Incitations et régulation : limiter les facteurs de risque à la source
- Plusieurs acteurs appellent à mieux réguler l’industrie alimentaire, les publicités d’aliments malsains et les environnements favorisant la sédentarité
- La fiscalité comportementale est également proposée par plusieurs acteurs. Voir notre article sur l’efficacité de ce type de mesures.
Viser les comportements de santé pour lutter contre les maladies non transmissibles
- Beaucoup de programmes de prévention reposent encore sur l’information/éducation, mais cela ne suffit pas pour changer des comportements ancrés dans des contextes (culturels, socio-économiques).
- Les concepts comme les nudges, l’architecture de choix, les déterminants sociaux et psychologiques nécessitent d’être mieux intégrés dans les politiques globales.

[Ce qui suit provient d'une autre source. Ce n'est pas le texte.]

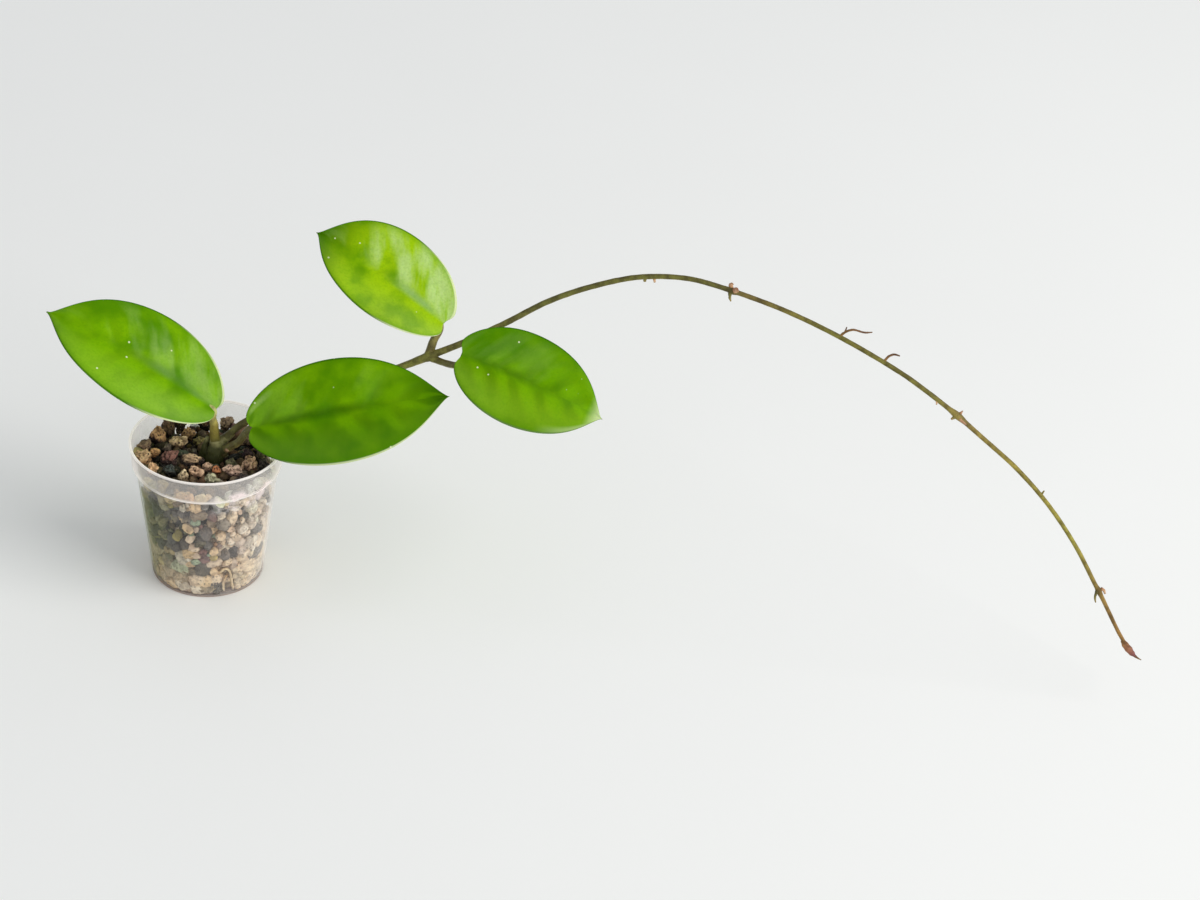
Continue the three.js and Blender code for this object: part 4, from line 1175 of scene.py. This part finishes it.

Suivi en temps réel & apprentissage systémique
L’étude évoque l’idée d’un « système de santé d’apprentissage » : un cadre régulier, agile, qui permet de monitorer, d’évaluer, de corriger les actions de santé publique selon les données actuelles. Cela suppose :
- Mise en place d’indicateurs robustes, comparables, internationaux
- Partage des meilleures pratiques entre pays, régions
- Capacité financière, logistique et politique de réagir rapidement quand les signaux négatifs apparaissent
Conclusion
L’étude du Lancet fournit des signaux d’alerte : malgré des progrès, nous sommes à un moment charnière où beaucoup de gains semblent atteints, mais où le risque est celui du plafonnement, voire du recul dans certaines régions ou pour certaines maladies. Ce constat n’est pas dénué d’espoir : il met en lumière les leviers qui n’ont pas encore été pleinement mobilisés.
Pour ne pas rester dans l’ornière, il faudra conjuguer innovation, équité, régulation et une gouvernance agile. Autrement, les cibles mondiales de réduction de la mortalité prématurée resteront pour beaucoup un plan sur papier plutôt qu’une réalité vécue.